To do: Copy exactly the lines from the one containing "add_table_frame();" through the one containing "obj.parent = empty", both included, and nothing else.

· · · · ·

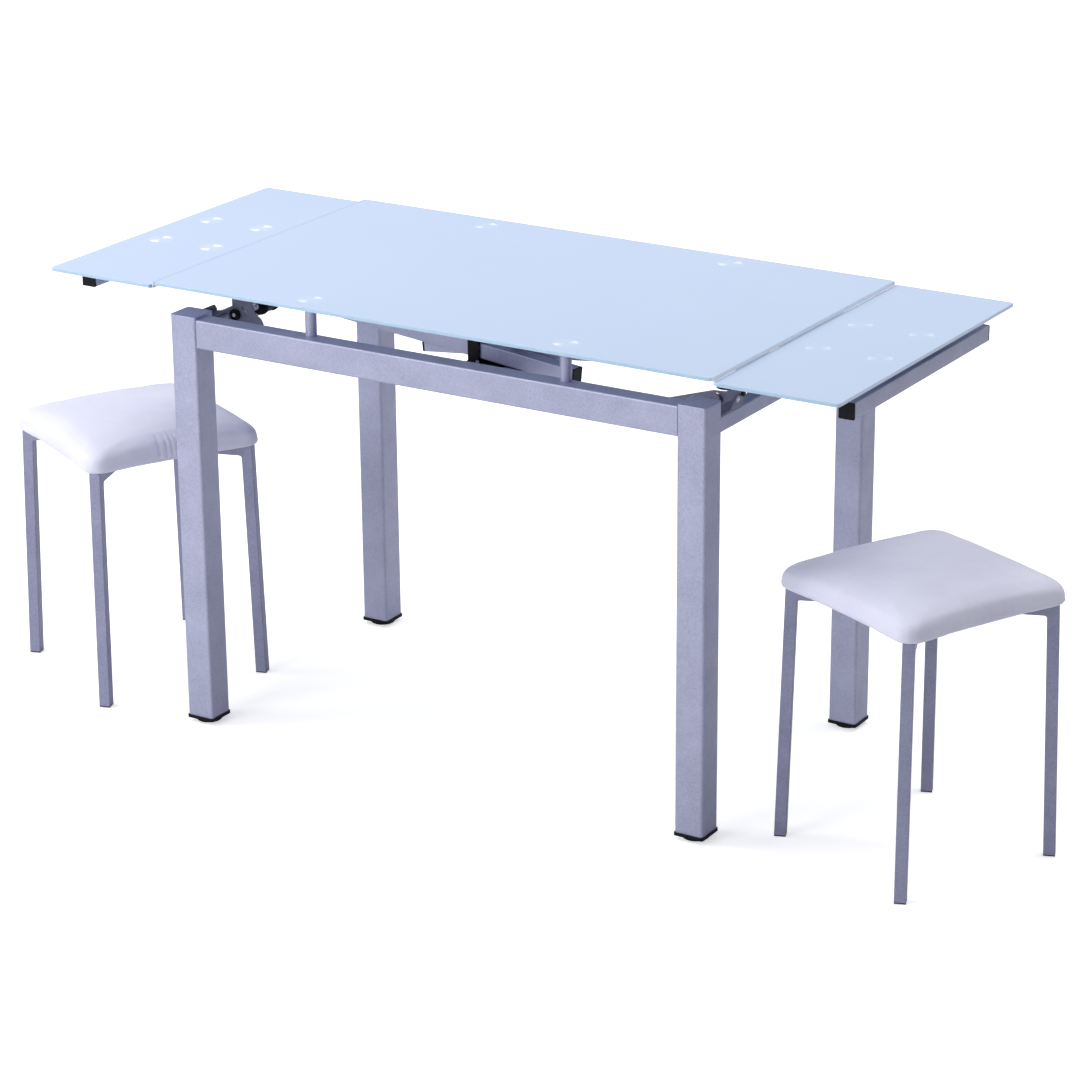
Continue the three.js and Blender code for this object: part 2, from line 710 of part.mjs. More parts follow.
function place_stool(solid, x, y, turn) {
  return solid.rotate([0, 0, THREE.MathUtils.radToDeg(turn)]).translate([x, y, 0]);
}

const part = new THREE.Group();
part.name = 'extending_table_with_stools';

function add_table_frame() {
  const places = [['front', -1], ['rear', 1]];
  for (const [depth_name, sign_y] of places) {
    for (const [side, sign_x] of [['left', -1], ['right', 1]]) {
      const place = `${depth_name}_${side}`;
      part.add(node(`leg_${place}`, leg(sign_x, sign_y), 'coated_steel'));
      part.add(node(`foot_plug_${place}`, foot_plug(sign_x, sign_y), 'black_plastic'));
      part.add(node(`glide_${place}`, glide(sign_x, sign_y), 'black_plastic'));
      part.add(node(`post_${place}`, post(sign_x, sign_y), 'coated_steel'));
    }
    part.add(node(`rail_${depth_name}`, long_rail(sign_y), 'coated_steel'));
  }
  part.add(node('rail_left_end', end_rail(-1), 'coated_steel'));
  part.add(node('rail_right_end', end_rail(1), 'coated_steel'));
  part.add(node('cross_channel', cross_channel(), 'coated_steel'));
  const half = centre_length / 2;
  part.add(node('glass_centre', sheet(-half, half, glass_underside), 'frosted_glass'));
}

// The right-hand leaf is the left one turned half a turn, so its front arm is the left's rear arm.
function add_leaf(side) {
  const front_y = side === 'left' ? arm_front_y : arm_rear_y;
  const rear_y = side === 'left' ? arm_rear_y : arm_front_y;
  const put = (name, solid, finish_name) => part.add(node(name, to_side(solid, side), finish_name));
  put(`glass_${side}_leaf`, leaf_glass(), 'frosted_glass');
  put(`end_bar_${side}`, end_bar(), 'coated_steel');
  put(`shaft_${side}`, shaft(), 'zinc_steel');
  for (const [depth_name, y] of [['front', front_y], ['rear', rear_y]]) {
    const place = `${side}_${depth_name}`;
    put(`arm_${place}`, arm(y), 'coated_steel');
    put(`arm_cap_${place}`, arm_cap(y), 'black_plastic');
    put(`bar_cap_${place}`, bar_cap(Math.sign(y)), 'black_plastic');
    put(`guide_${place}`, guide(y), 'black_plastic');
    put(`bracket_${place}`, bracket(Math.sign(y)), 'coated_steel');
    put(`roller_${place}`, roller(y), 'black_plastic');
  }
}

function add_stool(side, x, y, turn) {
  const put = (name, solid, finish_name) => {
    part.add(node(`stool_${side}_${name}`, place_stool(solid, x, y, turn), finish_name));
  };
  put('frame', stool_frame(), 'coated_steel');
  put('board', seat_board(), 'seat_board');
  put('cushion', cushion(), 'white_leather');
}

// Moves the whole set so that the middle of its footprint is at the zero point.
function centre_on_floor() {
  const box = new THREE.Box3().setFromObject(part);
  const middle = box.getCenter(new THREE.Vector3());
  for (const mesh of part.children) mesh.geometry.translate(-middle.x, -middle.y, -box.min.z);
}

add_table_frame();
add_leaf('left');
add_leaf('right');
add_stool('left', left_stool_x, left_stool_y, left_stool_turn);
add_stool('right', right_stool_x, right_stool_y, right_stool_turn);
centre_on_floor();

export default part;
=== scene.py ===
import json
import math

import bmesh
import bpy
from mathutils import Matrix, Vector


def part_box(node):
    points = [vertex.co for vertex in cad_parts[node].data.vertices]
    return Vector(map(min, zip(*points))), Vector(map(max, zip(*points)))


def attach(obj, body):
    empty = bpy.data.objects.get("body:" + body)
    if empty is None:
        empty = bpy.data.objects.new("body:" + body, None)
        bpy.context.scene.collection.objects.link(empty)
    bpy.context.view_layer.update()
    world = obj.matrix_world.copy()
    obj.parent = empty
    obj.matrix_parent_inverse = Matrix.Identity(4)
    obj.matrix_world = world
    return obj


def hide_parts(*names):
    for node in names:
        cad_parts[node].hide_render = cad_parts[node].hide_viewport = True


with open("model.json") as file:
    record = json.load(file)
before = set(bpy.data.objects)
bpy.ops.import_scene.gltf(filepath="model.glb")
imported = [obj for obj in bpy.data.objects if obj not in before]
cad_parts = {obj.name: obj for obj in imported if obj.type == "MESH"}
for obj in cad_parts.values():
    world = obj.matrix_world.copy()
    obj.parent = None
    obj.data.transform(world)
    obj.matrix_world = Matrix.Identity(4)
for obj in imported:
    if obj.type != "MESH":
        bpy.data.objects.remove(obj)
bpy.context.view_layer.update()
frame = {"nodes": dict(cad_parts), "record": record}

# Sizes and places are in metres. Places on the table are measured from its middle, on the floor.
centre_low, centre_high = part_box("glass_centre")
MIDDLE = (centre_low + centre_high) / 2
MIDDLE.z = 0

# Part of the range from 0 to 1 in which nearly all values of a noise lie.
NOISE_SPAN = (0.3, 0.7)


# Node helpers

def new_material(name):
    material = bpy.data.materials.new(name)
    material.use_nodes = True
    tree = material.node_tree
    tree.nodes.clear()
    shader = tree.nodes.new("ShaderNodeBsdfPrincipled")
    out = tree.nodes.new("ShaderNodeOutputMaterial")
    tree.links.new(shader.outputs["BSDF"], out.inputs["Surface"])
    return material, tree, shader


def feed(tree, socket, value):
    """Links a value into a socket where it comes from a node, and sets it there where it doesn't."""
    if isinstance(value, bpy.types.NodeSocket):
        tree.links.new(value, socket)
    else:
        socket.default_value = value


def node(tree, kind, inputs=None, **settings):
    made = tree.nodes.new(kind)
    for name, value in settings.items():
        setattr(made, name, value)
    for name, value in (inputs or {}).items():
        feed(tree, made.inputs[name], value)
    return made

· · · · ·

Solution for this exercise:
add_table_frame();
add_leaf('left');
add_leaf('right');
add_stool('left', left_stool_x, left_stool_y, left_stool_turn);
add_stool('right', right_stool_x, right_stool_y, right_stool_turn);
centre_on_floor();

export default part;
=== scene.py ===
import json
import math

import bmesh
import bpy
from mathutils import Matrix, Vector


def part_box(node):
    points = [vertex.co for vertex in cad_parts[node].data.vertices]
    return Vector(map(min, zip(*points))), Vector(map(max, zip(*points)))


def attach(obj, body):
    empty = bpy.data.objects.get("body:" + body)
    if empty is None:
        empty = bpy.data.objects.new("body:" + body, None)
        bpy.context.scene.collection.objects.link(empty)
    bpy.context.view_layer.update()
    world = obj.matrix_world.copy()
    obj.parent = empty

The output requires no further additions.